Mechanistic Approach to Predict the Combined Effects of Additives and Surface Templates on Calcium Carbonate Mineralization

The biomineralization of calcium carbonate is masterfully directed by organic macromolecules present in many organisms. In this biomimetic study, absorbance measurements accompanied by microscopy and infrared spectroscopy are used to evaluate the superposed effect of organic additives and surface chemistries on the kinetics of surface-directed nucleation and growth of calcium carbonate. Polyelectrolyte films with carboxylic and/or amine groups serve as the organic template for mineralization, and amino acids and monosaccharides as the selected solution additives. A grain-boundary kinetics model describes surface precipitation of calcium carbonate to provide a mechanistic insight into the precipitation pathway via two parameters, the near-surface supersaturation and the crystal number density.
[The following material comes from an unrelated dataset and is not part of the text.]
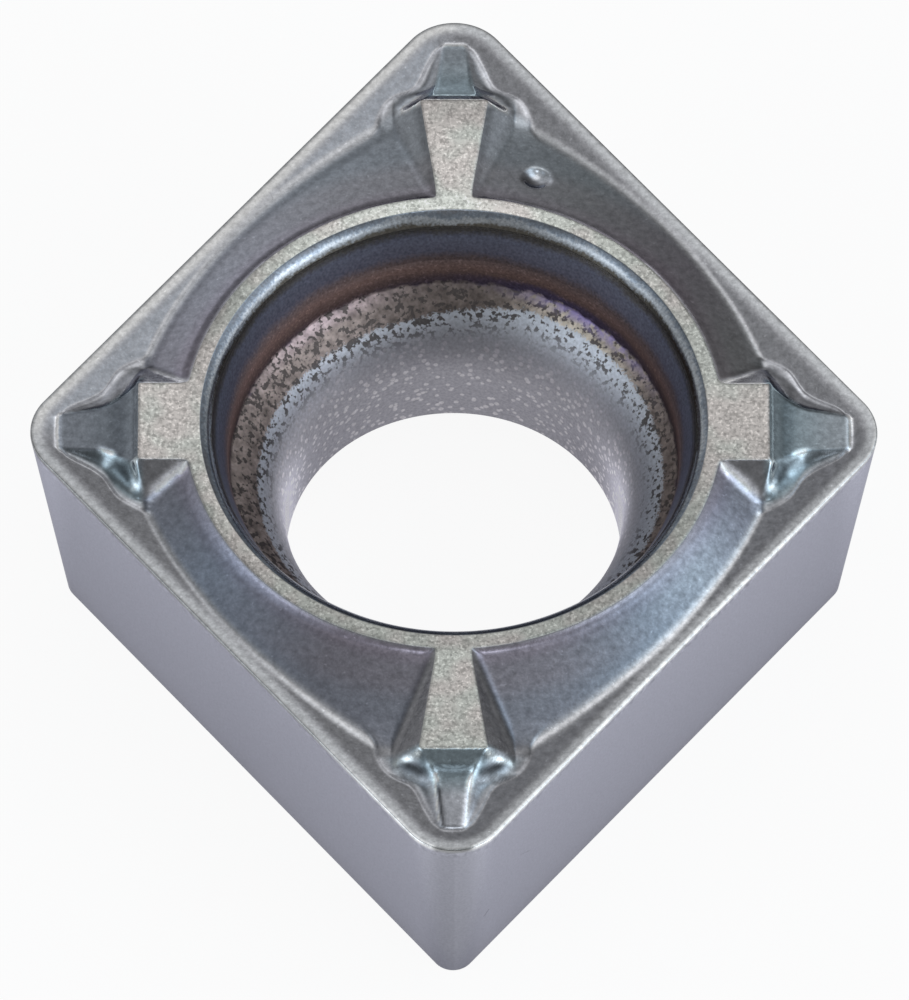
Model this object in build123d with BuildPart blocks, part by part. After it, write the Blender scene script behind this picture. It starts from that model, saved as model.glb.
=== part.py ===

While an organic matrix rich in ternary amines strongly promotes vaterite nucleation, the selected carboxylic-enriched polyelectrolyte film significantly stabilizes ACC in the near-surface region, while it equally promotes vaterite and calcite nucleation. The combined effect of organic additive and surface template determines the near-surface supersaturation. Soluble additives can also be directly involved in surface nucleation if they strongly interact with the organic interface. Our mechanistic approach reveals two different precipitation pathways that result from the synergy between surface template and organic additives.